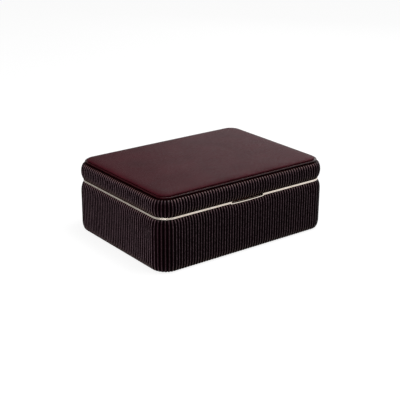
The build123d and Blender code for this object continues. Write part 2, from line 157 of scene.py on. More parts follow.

---

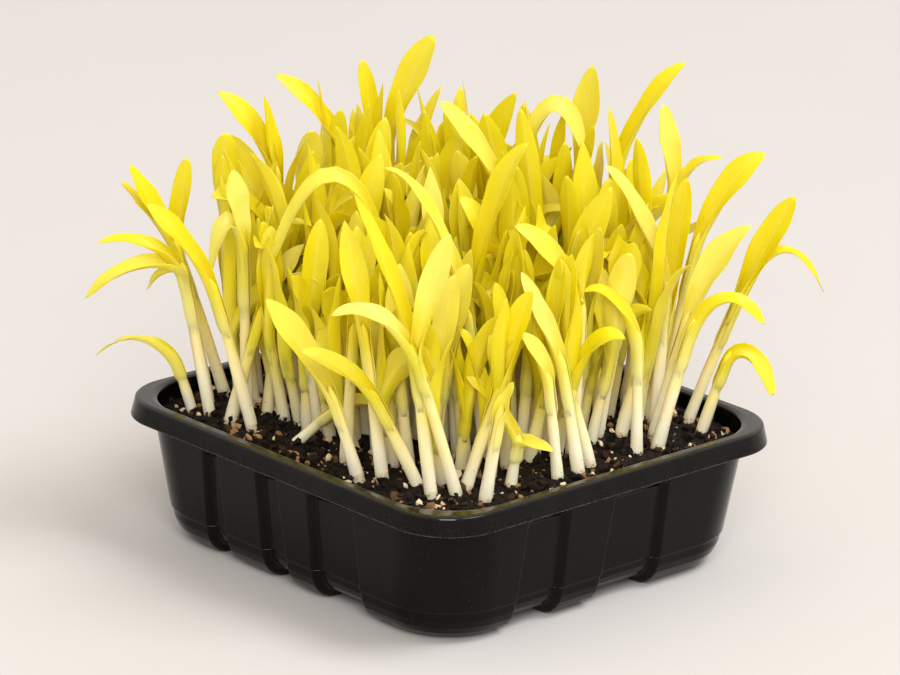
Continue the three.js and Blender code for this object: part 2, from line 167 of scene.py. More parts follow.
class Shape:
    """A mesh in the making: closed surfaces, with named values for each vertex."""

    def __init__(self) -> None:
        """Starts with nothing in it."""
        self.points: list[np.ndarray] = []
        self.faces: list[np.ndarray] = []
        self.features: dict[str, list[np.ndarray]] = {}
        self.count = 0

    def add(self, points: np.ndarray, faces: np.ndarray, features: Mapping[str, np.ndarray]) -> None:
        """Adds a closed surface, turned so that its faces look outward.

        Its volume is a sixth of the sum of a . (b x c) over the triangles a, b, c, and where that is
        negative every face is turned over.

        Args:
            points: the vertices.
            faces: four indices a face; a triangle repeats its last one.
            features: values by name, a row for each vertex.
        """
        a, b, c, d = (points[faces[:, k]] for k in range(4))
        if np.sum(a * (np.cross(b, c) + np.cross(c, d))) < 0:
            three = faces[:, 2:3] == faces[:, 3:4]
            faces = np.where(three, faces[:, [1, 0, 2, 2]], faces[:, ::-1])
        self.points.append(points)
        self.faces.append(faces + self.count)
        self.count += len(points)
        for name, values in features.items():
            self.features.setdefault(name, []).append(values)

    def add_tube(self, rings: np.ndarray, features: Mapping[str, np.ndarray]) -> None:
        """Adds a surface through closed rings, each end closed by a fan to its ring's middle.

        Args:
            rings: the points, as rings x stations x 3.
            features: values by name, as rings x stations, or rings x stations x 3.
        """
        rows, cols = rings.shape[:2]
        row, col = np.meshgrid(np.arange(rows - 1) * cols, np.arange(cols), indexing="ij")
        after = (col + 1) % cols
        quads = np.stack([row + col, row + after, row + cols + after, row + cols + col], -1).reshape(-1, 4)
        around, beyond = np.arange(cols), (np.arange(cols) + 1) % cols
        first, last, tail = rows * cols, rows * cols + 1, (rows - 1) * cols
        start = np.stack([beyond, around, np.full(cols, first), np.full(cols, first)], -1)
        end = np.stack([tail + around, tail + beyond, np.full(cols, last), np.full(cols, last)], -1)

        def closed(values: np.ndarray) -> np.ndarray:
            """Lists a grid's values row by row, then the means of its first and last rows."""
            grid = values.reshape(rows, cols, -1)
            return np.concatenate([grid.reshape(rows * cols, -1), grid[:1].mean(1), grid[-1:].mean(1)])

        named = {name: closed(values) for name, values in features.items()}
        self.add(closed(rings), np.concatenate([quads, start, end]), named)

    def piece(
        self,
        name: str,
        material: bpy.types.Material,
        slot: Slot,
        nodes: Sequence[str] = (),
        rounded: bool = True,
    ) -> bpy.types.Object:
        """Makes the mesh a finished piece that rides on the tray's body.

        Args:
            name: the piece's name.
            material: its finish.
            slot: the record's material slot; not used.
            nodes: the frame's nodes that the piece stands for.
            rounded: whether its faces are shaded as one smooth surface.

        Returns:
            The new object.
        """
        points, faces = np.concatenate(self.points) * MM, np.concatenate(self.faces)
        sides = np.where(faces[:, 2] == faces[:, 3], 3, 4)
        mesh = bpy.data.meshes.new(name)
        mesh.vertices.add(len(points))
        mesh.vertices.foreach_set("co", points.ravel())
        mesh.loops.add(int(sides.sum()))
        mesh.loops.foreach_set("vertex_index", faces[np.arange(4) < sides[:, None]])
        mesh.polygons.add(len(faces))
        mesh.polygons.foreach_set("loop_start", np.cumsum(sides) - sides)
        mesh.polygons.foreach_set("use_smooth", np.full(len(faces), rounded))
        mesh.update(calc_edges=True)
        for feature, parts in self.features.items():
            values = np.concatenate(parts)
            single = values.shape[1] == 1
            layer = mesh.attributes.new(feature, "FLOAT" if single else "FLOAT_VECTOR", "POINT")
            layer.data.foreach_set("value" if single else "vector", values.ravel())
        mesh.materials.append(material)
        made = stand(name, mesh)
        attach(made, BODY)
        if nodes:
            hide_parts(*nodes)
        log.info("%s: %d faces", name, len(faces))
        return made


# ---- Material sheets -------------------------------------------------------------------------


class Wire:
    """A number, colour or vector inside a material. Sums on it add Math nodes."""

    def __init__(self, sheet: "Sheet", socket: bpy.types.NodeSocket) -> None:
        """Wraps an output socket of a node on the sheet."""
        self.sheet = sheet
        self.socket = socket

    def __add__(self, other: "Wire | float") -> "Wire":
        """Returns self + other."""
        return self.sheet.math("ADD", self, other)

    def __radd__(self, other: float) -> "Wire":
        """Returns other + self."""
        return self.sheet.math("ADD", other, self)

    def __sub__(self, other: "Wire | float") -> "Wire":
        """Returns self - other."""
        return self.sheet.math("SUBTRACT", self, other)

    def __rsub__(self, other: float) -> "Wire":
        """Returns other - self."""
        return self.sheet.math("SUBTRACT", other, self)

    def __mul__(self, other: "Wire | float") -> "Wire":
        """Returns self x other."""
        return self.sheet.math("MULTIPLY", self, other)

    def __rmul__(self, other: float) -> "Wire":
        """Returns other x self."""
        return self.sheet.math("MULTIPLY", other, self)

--

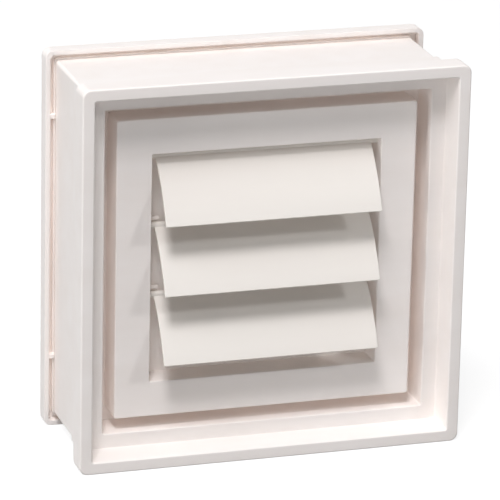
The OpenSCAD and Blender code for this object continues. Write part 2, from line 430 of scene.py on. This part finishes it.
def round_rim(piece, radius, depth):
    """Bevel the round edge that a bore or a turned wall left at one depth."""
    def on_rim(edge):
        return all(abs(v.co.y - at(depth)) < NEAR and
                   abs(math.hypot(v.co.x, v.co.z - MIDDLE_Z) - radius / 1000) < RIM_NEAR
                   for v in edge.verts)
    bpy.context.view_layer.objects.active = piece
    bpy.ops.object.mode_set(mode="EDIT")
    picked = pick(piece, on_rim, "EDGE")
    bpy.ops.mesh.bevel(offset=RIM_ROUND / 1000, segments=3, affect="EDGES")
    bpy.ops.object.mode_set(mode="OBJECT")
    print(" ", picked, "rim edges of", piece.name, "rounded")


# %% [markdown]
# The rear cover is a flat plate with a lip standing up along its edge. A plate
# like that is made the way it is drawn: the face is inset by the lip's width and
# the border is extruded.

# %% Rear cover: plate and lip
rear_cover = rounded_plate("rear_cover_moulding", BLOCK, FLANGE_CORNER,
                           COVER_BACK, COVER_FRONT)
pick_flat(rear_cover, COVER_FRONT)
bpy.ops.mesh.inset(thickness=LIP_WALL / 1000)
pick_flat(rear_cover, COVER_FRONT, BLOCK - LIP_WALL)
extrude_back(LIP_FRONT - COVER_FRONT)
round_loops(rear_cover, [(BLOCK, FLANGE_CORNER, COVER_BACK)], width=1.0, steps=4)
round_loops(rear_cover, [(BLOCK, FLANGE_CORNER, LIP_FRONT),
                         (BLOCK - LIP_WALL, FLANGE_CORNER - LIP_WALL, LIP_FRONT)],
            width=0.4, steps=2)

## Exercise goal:
Above are the records. Copy the lines beginning at the one that has "Continue the three.js" and ending with the one that has "faces look outward.", unchanged.

## Solution for this problem:
Continue the three.js and Blender code for this object: part 2, from line 167 of scene.py. More parts follow.
class Shape:
    """A mesh in the making: closed surfaces, with named values for each vertex."""

    def __init__(self) -> None:
        """Starts with nothing in it."""
        self.points: list[np.ndarray] = []
        self.faces: list[np.ndarray] = []
        self.features: dict[str, list[np.ndarray]] = {}
        self.count = 0

    def add(self, points: np.ndarray, faces: np.ndarray, features: Mapping[str, np.ndarray]) -> None:
        """Adds a closed surface, turned so that its faces look outward.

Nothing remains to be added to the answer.